Entre ellos se encontraban las grandes personalidades del ala izquierda del partido demócrata, a los que el nuevo Presidente no podía enfrentarse en modo alguno. A través de documentos conocidos varias décadas más tarde, ha quedado demostrado el hecho de que Truman sabía con casi absoluta certeza la inminencia del hundimiento japonés, a través del desciframiento del código secreto del adversario e incluso por medio de terceros países como Portugal y Suiza. Ello ponía de manifiesto la innecesariedad de recurrir al uso de lo que el propio almirante Leahy, jefe del Estado Mayor del Presidente, calificó de bárbaro artefacto. Por su parte, el general Eisenhower, aterrado ante la posibilidad de que la bomba fuese lanzada realmente, había instado a Truman y a su Secretario de la Guerra para que lo evitasen, ya que a principios de aquel verano existían suficientes indicios para suponer que Japón se hallaba al borde del colapso final. Destacadas figuras militares tratarían durante aquellas cruciales semanas de disuadir a los responsables de la adopción de la dramática decisión. El general LeMay, máximo responsable de la distribución general de armamento, afirmaría que la rendición japonesa se hubiera obtenido haciendo uso solamente del carácter convencional sin tener que recurrir a nuevas armas de impredecibles efectos. La mayoría de la oficialidad de la Marina que actuaba en el Pacífico se mostraba partidaria de conseguir la victoria final mediante la imposición de un riguroso bloqueo alrededor del archipiélago japonés, privándole con ello de toda clase de abastecimientos.

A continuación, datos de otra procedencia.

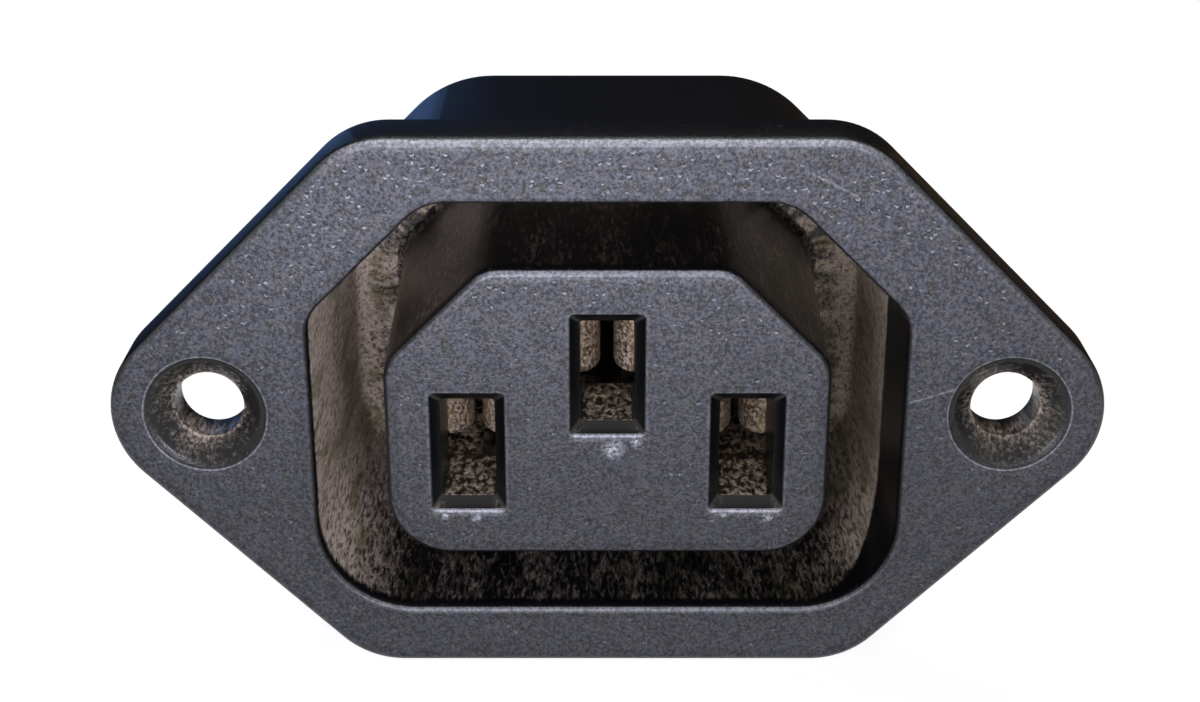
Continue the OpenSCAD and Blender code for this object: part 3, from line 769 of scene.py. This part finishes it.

Sin embargo, y a pesar de estas evidencias, otro tipo de motivaciones -éstas de carácter político- vendrían a respaldar en definitiva a los partidarios de la utilización del arma atómica. Documentos conocidos con posterioridad demostraron la existencia en círculos inmediatos al Presidente de corrientes de opinión que trataban de convertir el artefacto atómico en un decisivo elemento a instrumentar en las relaciones con la Unión Soviética una vez terminada la guerra. La disgregación del frente aliado, cuya constitución había sido determinada por circunstancias que ahora ya no existían, era ya un hecho. Y Norteamérica parecía decidida a mantener con su todavía aliado unas relaciones desiguales, erigiéndose como indiscutible y única potencia mundial. El Secretario de Estado Byrnes, una de las personas que contaba con mayor influencia sobre Truman, estaba convencido de que la demostración de la posesión del poderío nuclear tendría una importancia futura mayor incluso que la centrada en el aplastamiento de Japón. Consideraba así a la bomba como útil baza que haría a los gobernantes del Kremlin más sumisos y manejables en un mundo que ya se presagiaba cargado de las más oscuras perspectivas para el entendimiento entre los dos grandes vencedores. El día 2 de agosto, sobre el crucero Augusta que a través del Atlántico lo devuelve a su país, Truman toma la irrevocable decisión de poner en práctica el plan previsto de bombardeo de Japón con el arma nuclear. En sus memorias argüiría con respecto a ello: "Los señores de la guerra japonesa presentaron una fanática resistencia. Y un millón y medio de soldados se hallaban en la China continental dispuestos a acudir en defensa de Japón. Era deber mío como Presidente el de obligar a los militares japoneses a avenirse a razones, con la mayor rapidez y la menor pérdida de vidas que fuese posible. Entonces tomé mi decisión. Una decisión que solamente a mí incumbía". Cuatro días más tarde, despegaban desde su base los aparatos que portaban los artefactos atómicos con destino a Hiroshima.